▸ **What you should do**: Only the lines from the start of the data through the one containing "# of the small flat under the bowl." belong in your answer; return them exactly.

▸ **Dataset excerpt**:
====================
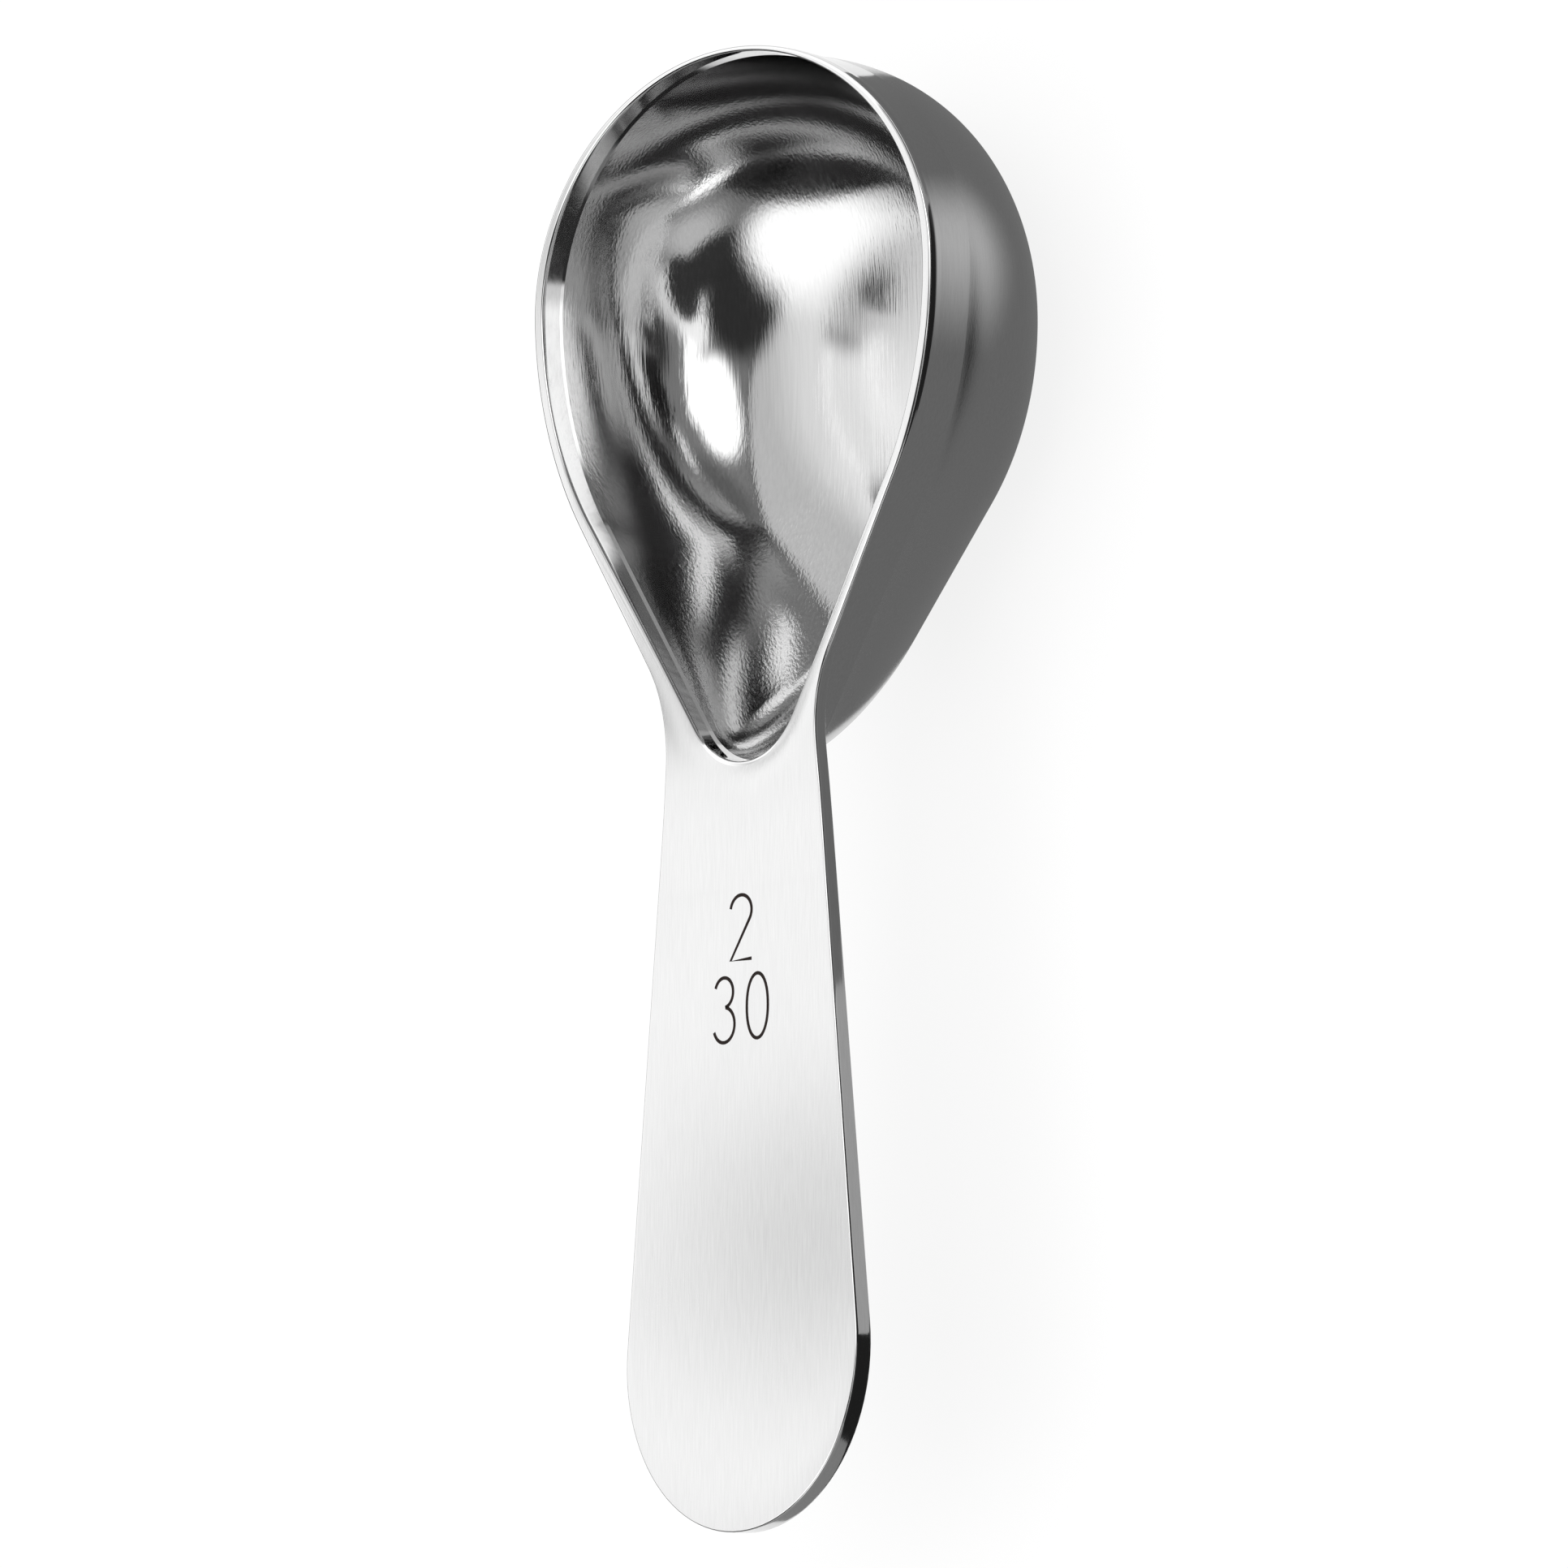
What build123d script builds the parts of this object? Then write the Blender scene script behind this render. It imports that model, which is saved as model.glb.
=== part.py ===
from build123d import *

import math
import os

# A two tablespoon measuring spoon: a drawn teardrop bowl under a heavy handle plate.
# The plate is one blank. It is the handle and, past the neck, the narrow rim that runs round the
# bowl's mouth. The bowl stands face to face against the rim's underside, where it is welded on and
# dressed flush, so that outside the two read as one wall.
# Millimetres. +Y runs along the spoon to the bowl's far end, +Z is up, and the origin is the centre
# of the small flat under the bowl.

os.makedirs("parts", exist_ok=True)

# The outline of the rim and of the mouth in it, a teardrop with its nose towards the handle
mouth_half_width = 24.5
mouth_front = 19.75
mouth_rear = 39.3
widest_y = 11.0
nose_share = 0.31
flank_share = 0.785

# How wide the rim is beside the mouth, past its far end and where it runs into the neck, and how far
# the wall under it stands out from the mouth's nose
lip_side = 1.05
lip_tip = 0.45
lip_neck = 1.5
wall_nose = 0.5
rim_thickness = 1.35
edge_chamfer = 0.2

# Where the handle's top rolls down into the mouth's nose
roll_length = 1.5
roll_drop = 0.5

# The handle, which rises and thickens a little from the neck to its round end
neck_half_width = 9.6
neck_radius = 13.3
end_radius = 14.75
handle_length = 64.1
handle_rise = 1.8
end_thickness = 1.9
bend_radius = 90.0
bend_before_nose = 4.0

# The bowl: its depth, the polished strip inside the rim with the fine step under it, and the flare
# outside, which widens the wall to the rim's own outline
bowl_depth = 20.0
floor_thickness = 1.2
strip_height = 2.1
step_width = 0.2
flare_height = 3.4
flare_width = 0.45

# The small flat under the bowl, and how far its widest line lies behind the mouth's
base_half_width = 6.8
base_front = 6.7
base_rear = 17.8
base_back = 4.4

# How the wall curves in at the side, the far end and the nose: 2 is an ellipse, 1 a straight ramp
outer_powers = (2.3, 2.25, 1.34)
inner_powers = (2.4, 2.2, 1.28)
section_count = 9

overrun = 2.0

rim_z = bowl_depth
seam_z = rim_z - rim_thickness
strip_z = rim_z - strip_height
flare_z = seam_z - flare_height
nose_y = widest_y - mouth_rear


def unit(start, end):
    """The direction from one point to another, and the distance."""
    run, rise = end[0] - start[0], end[1] - start[1]
    length = math.hypot(run, rise)
    return (run / length, rise / length), length


def touching_line(centre_a, radius_a, centre_b, radius_b):
    """Where one straight line touches two circles on their right. A negative radius lies across the line."""
    along, length = unit(centre_a, centre_b)
    lean = (radius_a - radius_b) / length
    lift = math.sqrt(1 - lean**2)
    normal = (lean * along[0] - lift * along[1], lean * along[1] + lift * along[0])
    return [
        (centre[0] + radius * normal[0], centre[1] + radius * normal[1])
        for centre, radius in ((centre_a, radius_a), (centre_b, radius_b))
    ]


def arc(centre, radius, start, end):
    """The shorter arc about a centre between two points on its circle."""
    middle = ((start[0] + end[0]) / 2, (start[1] + end[1]) / 2)
    out, _ = unit(centre, middle)
    return ThreePointArc(start, (centre[0] + radius * out[0], centre[1] + radius * out[1]), end)


def flank_circle(half_width, rear, outset):
    """The long arc down the teardrop's side, level with its widest line at the top."""
    flank = flank_share * rear
    return (half_width - flank, widest_y), flank + outset


def front_curve(half_width, front):
    """The right half of the teardrop's front, a quarter of an ellipse."""
    return EllipticalCenterArc((0, widest_y), half_width, front, arc_size=90)


def teardrop(half_width, front, rear, outsets=(0, 0, 0), back=0):
    """A teardrop face on its widest line, grown at its side, tip and nose, and moved towards the handle."""
    side_out, tip_out, nose_out = outsets
    flank_centre, flank = flank_circle(half_width, rear, side_out)
    nose = nose_share * half_width
    nose_centre = (0, widest_y - rear + nose)
    side, low = touching_line(flank_centre, flank, nose_centre, nose + nose_out)
    with BuildSketch(Plane.XY) as face:
        with BuildLine():
            front_curve(half_width + side_out, front + tip_out)
            arc(flank_centre, flank, (half_width + side_out, widest_y), side)
            Line(side, low)
            arc(nose_centre, nose + nose_out, low, (0, nose_centre[1] - nose - nose_out))
            mirror(about=Plane.YZ)
        make_face()
    return Pos(0, -back, 0) * face.sketch


def mouth(outsets=(0, 0, 0), longer=0):
    """The mouth's teardrop, grown by the outsets or drawn out at its nose."""
    return teardrop(mouth_half_width, mouth_front, mouth_rear + longer, outsets)


def taper(depth_share, power):
    """How much of the way in the wall still has to go, at a share of its depth."""
    return max(0, 1 - depth_share**power) ** (1 / power)


def wall_section(depth_share, powers, outsets):
    """The teardrop at a share of the way down from the wall's top to the flat."""
    side, front, rear = (taper(depth_share, power) for power in powers)
    half_width = base_half_width + (mouth_half_width - base_half_width) * side
    back = base_back * depth_share
    tip_y = (base_front - base_back) + (mouth_front - base_front + base_back) * front
    heel_y = (base_rear + base_back) + (mouth_rear - base_rear - base_back) * rear
    return teardrop(half_width, tip_y + back, heel_y - back, [out * side for out in outsets], back)


def depth_shares():
    """Shares of the depth, closer together towards the flat, where the wall turns in fastest."""
    return [1 - (1 - i / (section_count - 1)) ** 2 for i in range(section_count)]


wall_top = (lip_side, lip_tip, wall_nose)
flare_foot = [width - flare_width for width in wall_top]
step = [-step_width] * 3

# What the spoon measures when it is struck off level with its rim
with BuildPart() as contents:
    for depth_share in depth_shares():
        with BuildSketch(Plane.XY.offset(strip_z + (floor_thickness - strip_z) * depth_share)):
            add(wall_section(depth_share, inner_powers, step))
    loft()
    with BuildSketch(Plane.XY.offset(strip_z)):
        add(mouth())
    extrude(amount=strip_height)
    for roll_share in (0, 1 / 2, 1):
        with BuildSketch(Plane.XY.offset(rim_z - roll_drop * (1 - roll_share) ** 2)):
            add(mouth(longer=roll_length * roll_share))
    loft()

print(f"struck capacity {contents.part.volume / 1000:.2f} ml")

with BuildPart() as bowl:
    for depth_share in depth_shares():
        with BuildSketch(Plane.XY.offset(flare_z * (1 - depth_share))):
            add(wall_section(depth_share, outer_powers, flare_foot))
    loft()
    with BuildSketch(Plane.XY.offset(flare_z)):
        add(mouth(flare_foot))
    with BuildSketch(Plane.XY.offset(seam_z)):
        add(mouth(wall_top))
    loft(ruled=True)
    add(contents.part, mode=Mode.SUBTRACT)
bowl.part.label = "bowl"
export_step(bowl.part, "parts/bowl.step")


def plate_outline():
    """The whole blank: the rim round the mouth, the neck's hollow sides, the tapering handle and its end."""
    flank_centre, flank = flank_circle(mouth_half_width, mouth_rear, lip_side)
    nose = nose_share * mouth_half_width
    flank_low, neck_side = touching_line(flank_centre, flank, (0, nose_y + nose), nose + lip_neck)
    down, _ = unit(flank_low, neck_side)
    neck_x = neck_half_width + neck_radius
    neck_y = flank_low[1] + ((neck_x - flank_low[0]) * down[1] + neck_radius) / down[0]
    neck_centre = (neck_x, neck_y)
    neck_high = (neck_x + neck_radius * down[1], neck_y - neck_radius * down[0])
    end_centre = (0, nose_y - handle_length + end_radius)
    neck_low, end_high = touching_line(neck_centre, -neck_radius, end_centre, end_radius)
    widest = (mouth_half_width + lip_side, widest_y)
    with BuildSketch(Plane.XY) as face:
        with BuildLine():
            front_curve(mouth_half_width + lip_side, mouth_front + lip_tip)
            arc(flank_centre, flank, widest, flank_low)
            Line(flank_low, neck_high)
            arc(neck_centre, neck_radius, neck_high, neck_low)
            Line(neck_low, end_high)
            arc(end_centre, end_radius, end_high, (0, end_centre[1] - end_radius))
            mirror(about=Plane.YZ)
        make_face()
    return face.sketch


with BuildPart() as handle_plate:
    bend_y = nose_y - bend_before_nose
    end_y = nose_y - handle_length - overrun
    far_y = widest_y + mouth_front + lip_tip + overrun
    end_z = rim_z + handle_rise
    with BuildSketch(Plane.YZ):
        with BuildLine():
            FilletPolyline((far_y, rim_z), (bend_y, rim_z), (end_y, end_z), radius=bend_radius)
            Line((end_y, end_z), (end_y, end_z - end_thickness))
            FilletPolyline(
                (end_y, end_z - end_thickness), (bend_y, seam_z), (far_y, seam_z), radius=bend_radius
            )
            Line((far_y, seam_z), (far_y, rim_z))
        make_face()
    extrude(amount=mouth_half_width + lip_side + overrun, both=True)
    with BuildSketch(Plane.XY):
        add(plate_outline())
    extrude(amount=end_z + overrun, mode=Mode.INTERSECT)
    top_faces = handle_plate.faces().filter_by(lambda face: face.normal_at().Z > 0.5)
    chamfer(top_faces.edges().filter_by(Axis.X, reverse=True), length=edge_chamfer)
    add(contents.part, mode=Mode.SUBTRACT)
handle_plate.part.label = "handle_plate"
export_step(handle_plate.part, "parts/handle_plate.step")
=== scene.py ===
import math

import bpy
import numpy as np
from mathutils import Matrix, Vector


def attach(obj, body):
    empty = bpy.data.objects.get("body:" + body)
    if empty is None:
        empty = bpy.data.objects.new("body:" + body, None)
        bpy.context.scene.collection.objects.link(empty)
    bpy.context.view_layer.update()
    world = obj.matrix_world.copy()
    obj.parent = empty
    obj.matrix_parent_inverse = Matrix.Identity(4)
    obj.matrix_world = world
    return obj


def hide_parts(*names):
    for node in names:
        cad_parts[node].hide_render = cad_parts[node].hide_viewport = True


# A two tablespoon measuring spoon in brushed steel. Both of its pieces are remeshed here, finely and
# with rounded edges, from the same outline as the solids that they replace. Lengths are millimetres
# until a mesh is made, and everything sits in the frame's own axes: +Y towards the bowl's far end,
# +Z up, and the origin under the bowl.

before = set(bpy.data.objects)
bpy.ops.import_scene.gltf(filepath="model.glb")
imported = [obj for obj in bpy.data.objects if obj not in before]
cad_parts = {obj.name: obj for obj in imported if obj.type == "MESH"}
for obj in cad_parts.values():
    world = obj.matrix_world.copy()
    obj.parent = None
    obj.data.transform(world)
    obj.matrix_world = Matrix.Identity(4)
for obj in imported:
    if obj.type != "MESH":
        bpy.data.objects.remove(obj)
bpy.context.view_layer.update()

MILLIMETRE = 0.001

# The outline of the rim and of the mouth in it
mouth_half_width = 24.5
mouth_front = 19.75
mouth_rear = 39.3
widest_y = 11.0
nose_share = 0.31
flank_share = 0.785

lip_side = 1.05
lip_tip = 0.45
lip_neck = 1.5
wall_nose = 0.5
rim_thickness = 1.35

# The handle
neck_half_width = 9.6
neck_radius = 13.3
end_radius = 14.75
handle_length = 64.1
handle_rise = 1.8
end_thickness = 1.9
bend_radius = 90.0
bend_before_nose = 4.0
handle_run_past_end = 2.0

# The bowl
bowl_depth = 20.0
floor_thickness = 1.2
strip_height = 2.1
step_width = 0.2
flare_height = 3.4
flare_width = 0.45
base_half_width = 6.8
base_front = 6.7
base_rear = 17.8
base_back = 4.4
outer_powers = (2.3, 2.25, 1.34)
inner_powers = (2.4, 2.2, 1.28)

# Softened edges, which the solids leave sharp
lip_inner_round = 0.2
rim_outer_round = 0.25
rim_edge_depth = 0.75
dressed_in = 0.1
handle_top_round = 0.14
handle_edge_round = 0.3
flare_power = 1.25
neck_ease_length = 12.0
edge_round_past_nose = 8.0
sharp_angle = math.radians(35)

# The roll of the plate's top into the mouth's nose, which fades out up the sides of the mouth
roll_width = 3.0
roll_drop = 0.42
roll_power = 2.5
roll_end_clearance = 6.0

# How finely the outline is divided: its front, its long side, the straight towards the nose, and
# the nose with the handle's half of the outline beside it
front_count = 44
flank_count = 40
straight_count = 16
nose_counts = (14, 16, 26)

# How many rings each stretch of the bowl and the plate has, and how they crowd towards an edge
wall_rings = 56
flare_rings = 12
strip_rings = 4
mouth_side_rings = 5
plate_rings = 34
round_rings = 6
middle_ring_shares = (0.3, 0.6, 0.85)
side_ring_shares = (1 / 3, 2 / 3, 1)
foot_ring_shares = (1 / 4, 1 / 2, 3 / 4)
crowding_power = 1.6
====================
▸ **Response to this exercise**:
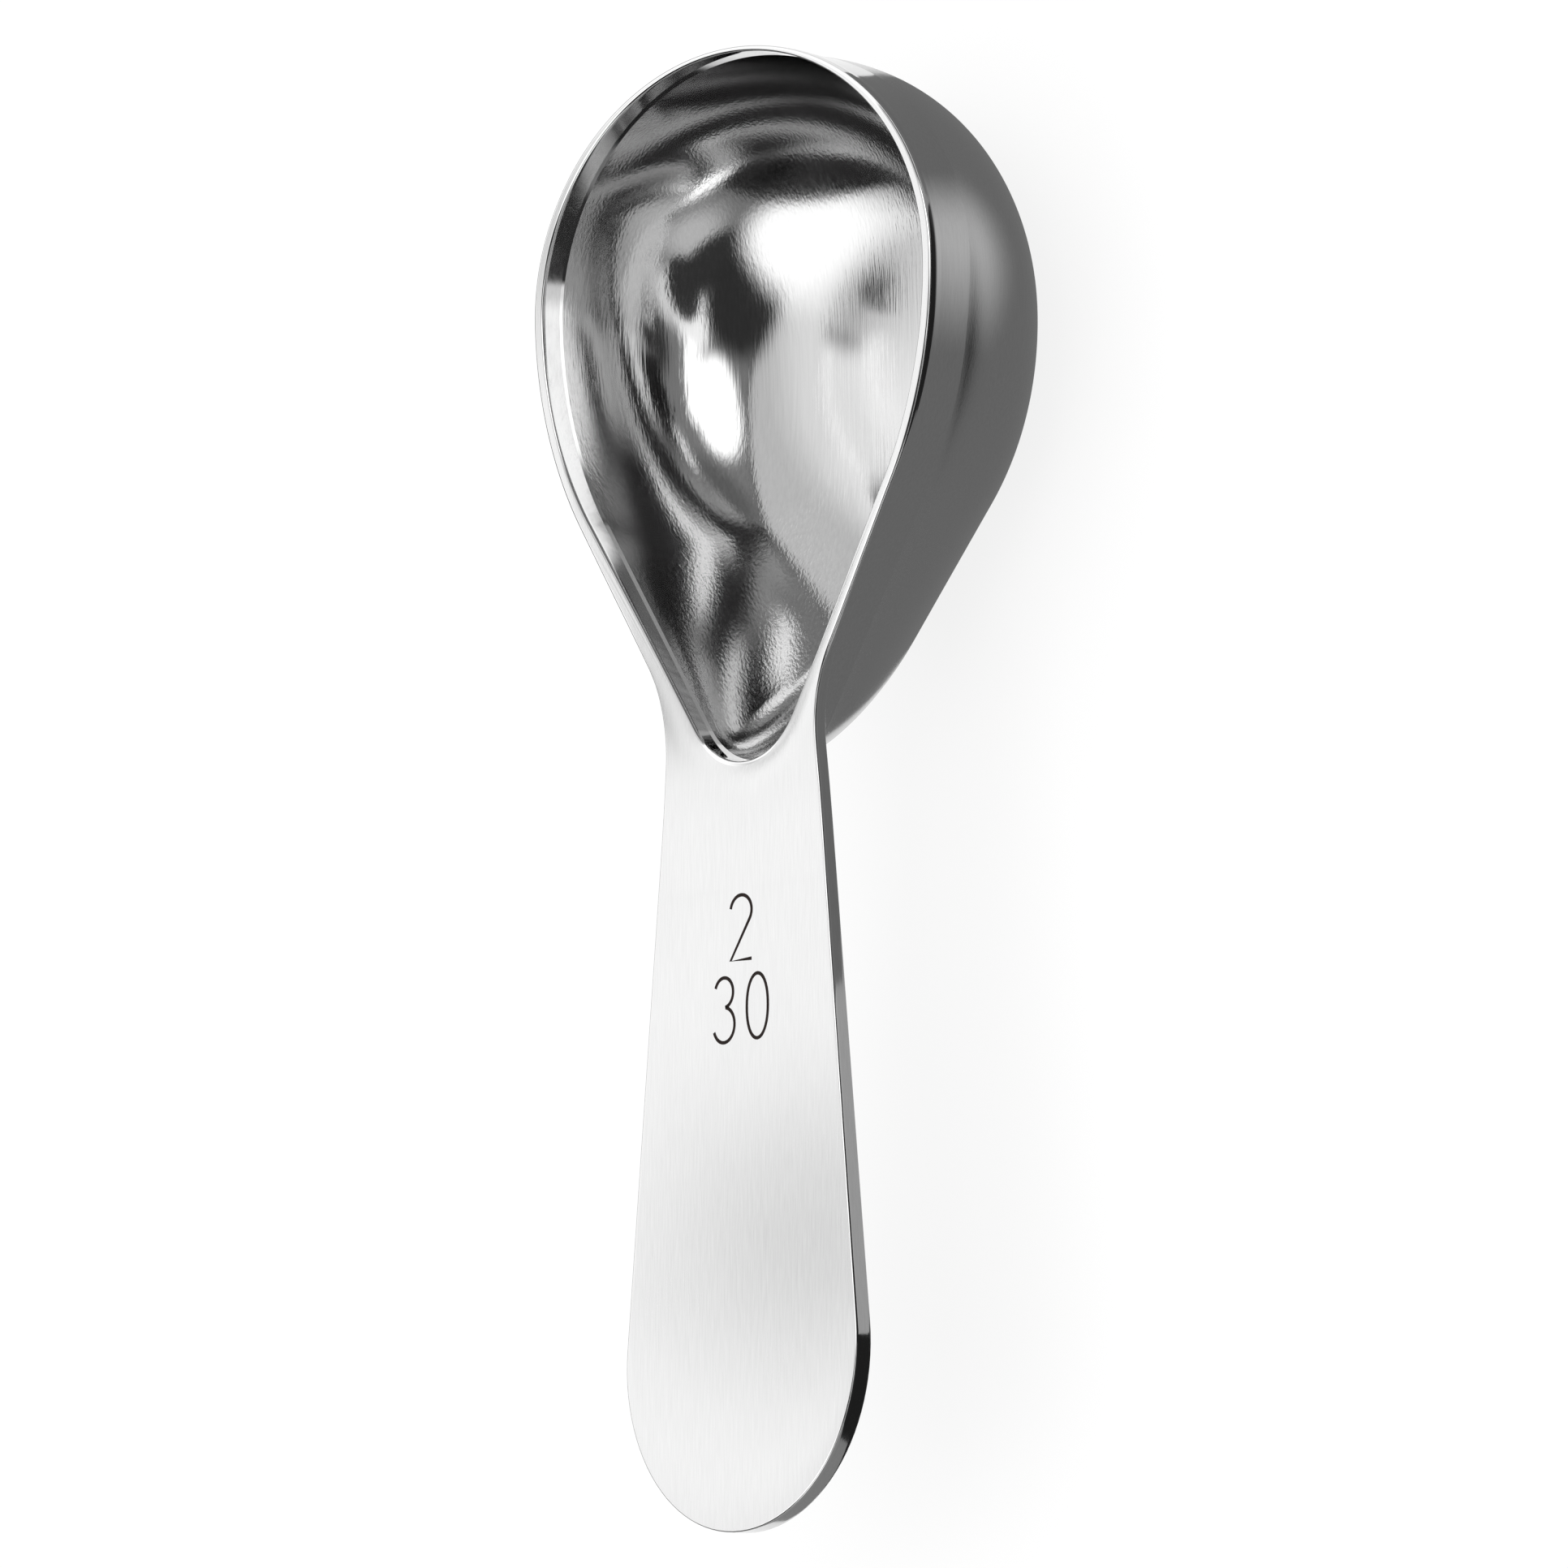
What build123d script builds the parts of this object? Then write the Blender scene script behind this render. It imports that model, which is saved as model.glb.
=== part.py ===
from build123d import *

import math
import os

# A two tablespoon measuring spoon: a drawn teardrop bowl under a heavy handle plate.
# The plate is one blank. It is the handle and, past the neck, the narrow rim that runs round the
# bowl's mouth. The bowl stands face to face against the rim's underside, where it is welded on and
# dressed flush, so that outside the two read as one wall.
# Millimetres. +Y runs along the spoon to the bowl's far end, +Z is up, and the origin is the centre
# of the small flat under the bowl.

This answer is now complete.